Para enfrentar esse desafio, o incentivo ao compartilhamento de recursos digitais e ao financiamento a projetos baseados em software livre e de código aberto é fundamental. Isso inclui também o desenvolvimento de nuvens públicas soberanas e de sistemas de inteligência artificial adaptados às necessidades dos países, a fim de se reduzir vieses e fortalecer a diversidade cultural.
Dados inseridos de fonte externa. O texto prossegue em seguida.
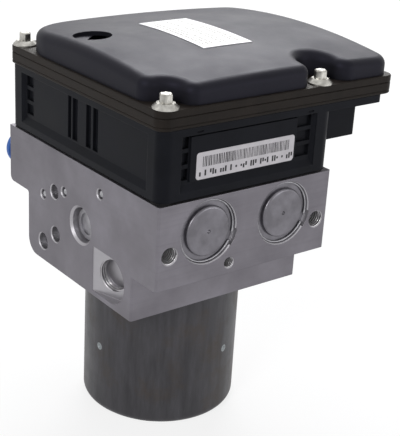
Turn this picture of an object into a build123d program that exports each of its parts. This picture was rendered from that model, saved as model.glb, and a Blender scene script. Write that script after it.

A adoção de um marco ético comum para auditar riscos tecnológicos, por sua vez, possibilitaria aos países membros do bloco criar mecanismos coletivos de avaliação de seus impactos negativos e propor medidas preventivas.
De modo geral, parece haver um alinhamento entre as prioridades elencadas pela presidência brasileira para a cooperação tecnológica e as demandas da sociedade civil por modelos capazes de garantir que os benefícios da tecnologia alcancem todas as camadas da população. O conjunto de prioridades que o Brasil elegeu para a Cúpula do próximo fim de semana veio acompanhado da aposta no fortalecimento do pilar social do bloco, com a abertura de espaço para a sociedade civil apresentar propostas em uma reunião oficial dos negociadores-chefe (sherpas).
Este processo, juntamente com a criação do Conselho Civil do BRICS durante a Cúpula de Kazan de 2024, sinalizam avanços importantes na direção de uma maior participação social no debate sobre políticas nos BRICS. Ao mesmo tempo, o caminho para assegurar uma maior participação social nos processos do bloco ainda requer fortalecer seus mecanismos de participação institucional e consolidar canais de diálogo institucionais diretos entre sociedade civil e negociadores, a fim de garantir que as propostas das diferentes sociedades que compõem os BRICS sejam ouvidas e consideradas.